Hugh Laurie stands out in most recent 'Veep' episode

ENTER TV-EMMYS 124 LA

“Veep” has had one of the most talented casts in a comedy since it debuted in 2012. But the standout in tonight’s latest episode entitled “B/ill” wasn’t any of the regulars. It was new cast member Hugh Laurie, who excels in his role as the straight man to a cast of lunatics.

One of the things that makes his performance as President Selina Meyer’s running mate Tom James so good is that it runs counter to most of what he has done before in comedy. In “Blackadder the Third” and “Blackadder Goes Forth,” he was a jolly nitwit who had all the funny lines, as he was as Bertie Wooster in “Jeeves and Wooster.” Here, he plays a type of Jeeves character in that he is very competent and somewhat serious.

The difference between James and Jeeves, however, lies in his American sensibility. Laurie’s accurate and soothing American voice accentuates his kindness and desire to make others happy. Whereas Jeeves had an air of superiority a thousand kind acts could not dissipate, James comes off as a friendly neighbor willing to devote a whole afternoon to solving your problems.

Like any great straight man, Laurie is great at reacting to situations.
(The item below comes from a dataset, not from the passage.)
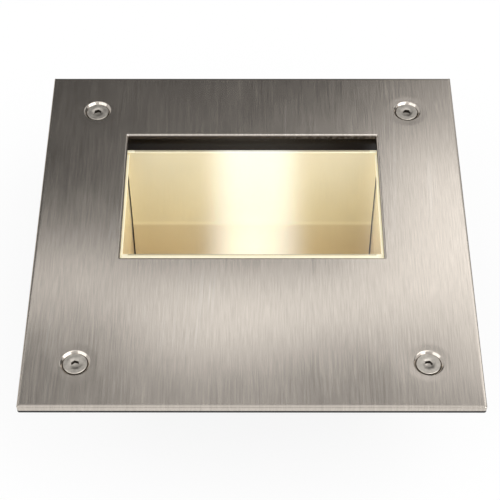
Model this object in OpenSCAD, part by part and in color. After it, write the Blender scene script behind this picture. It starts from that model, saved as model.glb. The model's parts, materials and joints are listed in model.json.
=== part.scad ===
// Recessed outdoor spotlight: a square steel plate with an offset window, over a gold
// reflector tray lit from the near side, in a die-cast tub that goes into the wall or ground.
// The tub stands on z = 0, the plate's face looks along +Z and the window lies towards +Y.

/* [Front plate] */
// Height of the whole light, from the tub's base to the plate's face
total_h = 60; // [58:1:80]
// Side of the square front plate
plate_side = 150; // [146:1:170]
// Thickness of the front plate
plate_t = 2; // [1.5:0.1:3]
// Chamfer along the plate's outer edge
plate_chamfer = 0.3; // [0.1:0.05:0.6]
// Width of the window
window_w = 91; // [80:1:94]
// Length of the window, from the near edge to the far edge
window_l = 58; // [54:1:60]
// Plate left between the window and the far edge
window_margin = 30; // [28:0.5:32]
// Chamfer along the window's upper edge
window_chamfer = 0.5; // [0.2:0.05:0.8]
// Distance from the plate's edges to the cover screws
screw_inset = 17.5; // [16.5:0.25:18.5]

/* [Plate gasket] */
// Thickness of the foam gasket behind the plate
gasket_t = 1; // [0.5:0.1:2]
// Distance from the plate's edge to the gasket's edge
gasket_inset = 0.5; // [0:0.1:2]
// Width of the gasket's band
gasket_band = 15.5; // [13:0.5:15.5]

/* [Cover screws] */
// Diameter of the countersunk head
head_d = 8; // [7:0.1:8.4]
// Height of the straight land at the head's edge
head_land = 0.4; // [0.2:0.05:0.6]
// Diameter of the countersink at the plate's face
sink_d = 9.8; // [9.6:0.1:10.4]
// Thread diameter of the cover screws
cover_screw_d = 4; // [3:0.5:4]
// Length of the cover screws
cover_screw_l = 14; // [12:1:16]
// Width across flats of the hex socket
socket_af = 2.5; // [2:0.1:3]
// Depth of the hex socket
socket_depth = 1.6; // [1:0.1:2]
// Outer diameter of the brass thread inserts
insert_d = 6; // [5.5:0.1:6.5]
// Length of the thread inserts
insert_l = 8; // [6:0.5:9]

/* [Glass] */
// Thickness of the glass pane
glass_t = 4; // [3:0.5:6]
// How far the glass reaches behind the plate on each side
glass_overlap = 6; // [5:0.5:6]
// Thickness of the silicone seal between plate and glass
seal_t = 0.5; // [0.3:0.1:1]
// Distance from the window's edge to the seal
seal_setback = 1; // [0.5:0.1:2]
// How far the clamping frame's lip reaches under the glass
frame_lip = 3; // [2:0.1:3.2]
// Thickness of that lip
frame_lip_t = 1; // [0.8:0.1:1.5]
// Width of the frame's long side bands, outside the glass
frame_side_band = 6.4; // [6:0.1:6.8]
// Width of the frame's end bands, outside the glass
frame_end_band = 2.7; // [2:0.1:3]
// Diameter of the weld studs
stud_d = 3; // [2.5:0.5:3]
// Length of the weld studs
stud_l = 9; // [8.5:0.1:9.5]
// Distance along Y between the weld studs
stud_pitch = 46; // [40:1:50]

/* [Housing] */
// Distance from the plate's edge to the housing's rim
rim_margin = 11; // [10:0.5:12]
// Depth of the shallow tray under the rim
rim_depth = 12; // [11.5:0.1:13]
// Wall of the housing
wall = 2.5; // [2:0.1:3]
// Clear width between the window's side and the tub's outer side
tub_side_room = 8.5; // [8.5:0.1:10]
// Clear length between the window's far edge and the tub's outer far side
tub_far_room = 15; // [14:0.5:16]
// Clear length between the reflector's near wall and the tub's inner near side
near_bay = 26.6; // [26:0.1:27]
// Outer diameter of the corner bosses
boss_d = 10; // [9:0.5:11]
// Length of the corner bosses
boss_l = 14; // [14:0.5:16]
// Corner radius of the tub
tub_corner_r = 5; // [3:0.5:6]
// Corner radius of the rim
rim_corner_r = 6; // [4:0.5:8]
// Thickness of the cooling ribs
rib_t = 2; // [1.5:0.1:3]
// Number of cooling ribs on the near side
near_ribs = 9; // [5:1:11]
// How far the near ribs stand out under the rim
near_rib_reach = 21; // [12:1:22]
// How far the side ribs stand out under the rim
side_rib_reach = 8; // [5:1:9]
// Distance between the side ribs
side_rib_pitch = 12; // [10:0.5:14]

/* [Mounting ears] */
// Distance along X between the ear holes
ear_pitch_x = 121; // [121:0.5:124]
// Distance along Y between the ear holes
ear_pitch_y = 52; // [46:1:54]
// Diameter of the ear holes
ear_hole_d = 4.5; // [4:0.1:5]
// Radius of the ears' round ends
ear_r = 6.5; // [6:0.1:7]
// Thickness of the ears
ear_t = 3.5; // [3:0.1:5]
// Distance from the tub's far side to the far ear holes
ear_far_inset = 10; // [8:0.5:14]

/* [Reflector] */
// Thickness of the reflector's sheet
sheet_t = 1; // [0.8:0.1:1.2]
// Clearance between the glass and the reflector's rim
rim_gap = 0.3; // [0.2:0.1:0.6]
// Distance from the window's far edge to the top of the slope
slope_setback = 3.9; // [3:0.1:5]
// Angle of the upper slope from the horizontal
slope_angle = 60.6; // [60:0.1:62]
// Angle of the lower slope from the horizontal
lower_angle = 55; // [54:0.5:60]
// Height of the upper slope
upper_slope_h = 24; // [20:0.5:26]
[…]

The episode’s primary plot — Meyer and her staff trying to get her bill destroyed in ways that are not 100 percent legal — gains a nice portion of its humor from characters learning information which could indict them and send them to jail.

Nobody is better at saying “I don’t want to know,” somebody telling him anyway and then reacting to that person’s stupidity than Laurie.

Laurie also plays James in a very restrained manner in stark contrast to the idiots he played in “Blackadder the Third” and “Jeeves and Wooster.” Those characters were uninhibited to the extreme. In this episode of “Veep,” James, most of the time, speaks deliberately and acts as he if were going to step on an eggshell.

This heightens the unrestrained nature of his colleagues bickering. It also makes his explosive outburst against them all the more funny and unexpected. The fact that he is screaming at them to help Meyer keeps his speech grounded in his character and does not come off as a cheap gag.

Laurie shares good chemistry with Julia Louis-Dreyfus. One of her greatest strengths on this show is being rude to people. Laurie suffers every indignity she puts him through with such patience as to throw Louis-Dreyfus’s bad manners into sharper comedic light.

This episode of “Veep” wasn’t perfect. Some of its storylines were unnecessarily repetitive. But Laurie’s excellent take on the straight man — something he has barely done in his career — is reason enough to watch the entire episode.